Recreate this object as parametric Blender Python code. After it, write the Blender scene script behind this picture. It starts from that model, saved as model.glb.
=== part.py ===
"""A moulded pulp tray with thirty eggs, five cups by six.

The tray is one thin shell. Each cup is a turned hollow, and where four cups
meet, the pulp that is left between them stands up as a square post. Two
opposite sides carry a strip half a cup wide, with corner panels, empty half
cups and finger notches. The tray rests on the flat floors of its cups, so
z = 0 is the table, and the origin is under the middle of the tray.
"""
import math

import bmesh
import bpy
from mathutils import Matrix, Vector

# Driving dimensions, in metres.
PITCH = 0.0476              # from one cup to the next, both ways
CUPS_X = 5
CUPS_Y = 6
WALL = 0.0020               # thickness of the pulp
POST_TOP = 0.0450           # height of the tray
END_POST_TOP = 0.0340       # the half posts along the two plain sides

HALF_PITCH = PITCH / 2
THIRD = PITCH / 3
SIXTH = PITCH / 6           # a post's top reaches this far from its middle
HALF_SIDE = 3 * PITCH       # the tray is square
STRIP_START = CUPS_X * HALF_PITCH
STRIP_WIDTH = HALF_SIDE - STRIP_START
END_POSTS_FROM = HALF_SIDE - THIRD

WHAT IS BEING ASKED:
Without leaving anything out, quote all the data.

SOLUTION TO THIS TASK:
Recreate this object as parametric Blender Python code. After it, write the Blender scene script behind this picture. It starts from that model, saved as model.glb.
=== part.py ===
"""A moulded pulp tray with thirty eggs, five cups by six.

The tray is one thin shell. Each cup is a turned hollow, and where four cups
meet, the pulp that is left between them stands up as a square post. Two
opposite sides carry a strip half a cup wide, with corner panels, empty half
cups and finger notches. The tray rests on the flat floors of its cups, so
z = 0 is the table, and the origin is under the middle of the tray.
"""
import math

import bmesh
import bpy
from mathutils import Matrix, Vector

# Driving dimensions, in metres.
PITCH = 0.0476              # from one cup to the next, both ways
CUPS_X = 5
CUPS_Y = 6
WALL = 0.0020               # thickness of the pulp
POST_TOP = 0.0450           # height of the tray
END_POST_TOP = 0.0340       # the half posts along the two plain sides

HALF_PITCH = PITCH / 2
THIRD = PITCH / 3
SIXTH = PITCH / 6           # a post's top reaches this far from its middle
HALF_SIDE = 3 * PITCH       # the tray is square
STRIP_START = CUPS_X * HALF_PITCH
STRIP_WIDTH = HALF_SIDE - STRIP_START
END_POSTS_FROM = HALF_SIDE - THIRD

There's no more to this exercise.